Since 2006, more than 350,000 students in more than 40 states have taken this annual survey conducted by the Indiana University Center for Evaluation and Education Policy, which investigates the levels and dimensions of student engagement. The 2009 survey covered 103 schools in 27 states.

Of 42,754 student respondents in 2009, 49 percent report being bored in school every day (17 percent are bored in every class). The numbers between 2006 and 2009 have been consistent. Only 41 percent of students stated that they went to school because of what they learn in classes.

Discussion and debate is one of the highest-rated teaching types, with 65 percent of students agreeing or strongly agreeing with the statement, "I like discussions in which there are no clear answers."

Zhang, S., & Duke, N. K. (2008). Strategies for Internet reading with different reading purposes: A descriptive study of 12 good Internet readers. Journal of Literacy Research, 40(1), 128–162.

Research has shown that good readers are highly active and strategic when reading. Researchers have also proposed that people need both the traditional skills associated with reading printed texts and new skills associated with reading on the Internet to identify questions and to locate, evaluate, synthesize, and communicate information.

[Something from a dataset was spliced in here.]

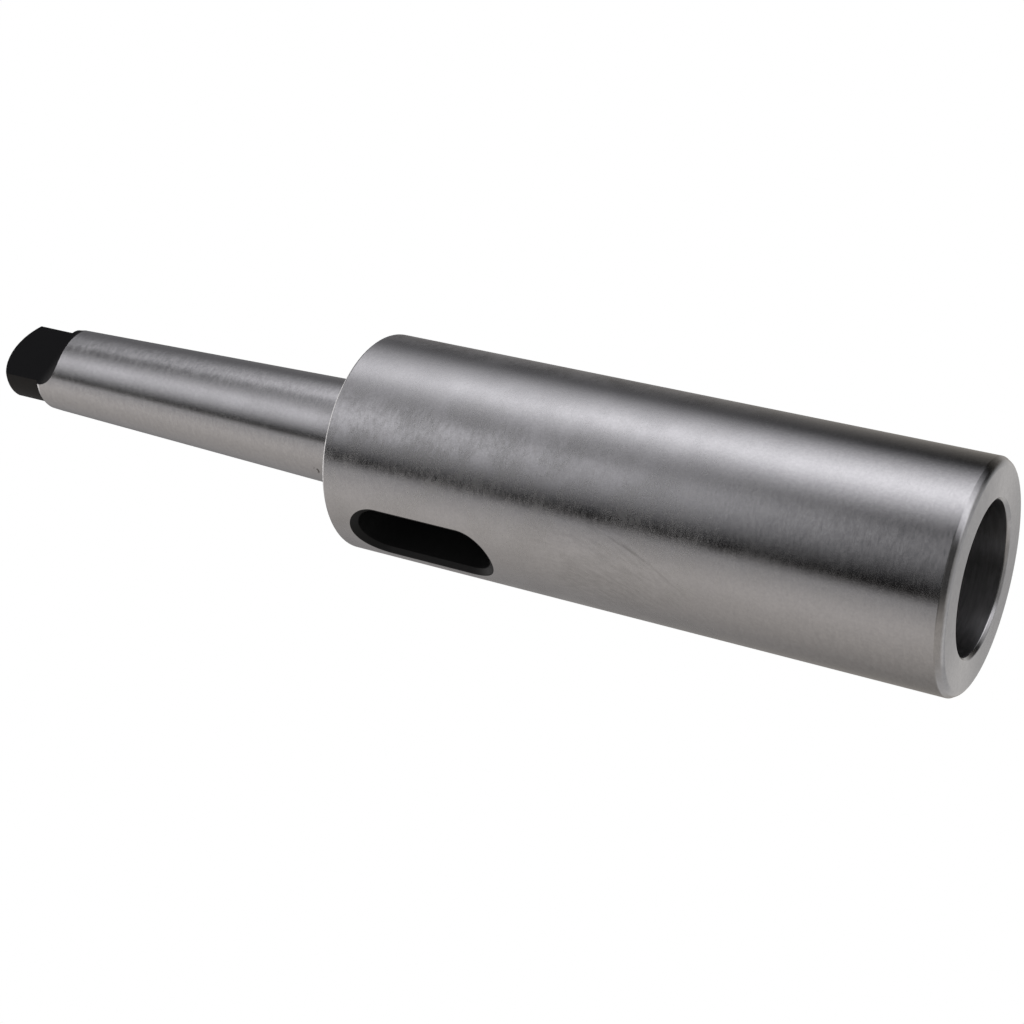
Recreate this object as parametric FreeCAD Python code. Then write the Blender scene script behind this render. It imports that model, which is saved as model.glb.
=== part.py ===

This study was designed to explore Internet reading strategies used for three different reading purposes.

Twelve adults who were experienced Internet readers met individually in a computer laboratory for one hour with the researcher. They were asked to do three tasks: seek specific information, acquire general knowledge, and be entertained. Data were collected through navigational records and participants' stimulated recall about their reading process following the three tasks.

Readers adopted different patterns of reading strategies for different reading purposes. Results of this study further the understanding of which Internet reading strategies may be worth teaching for individual purposes.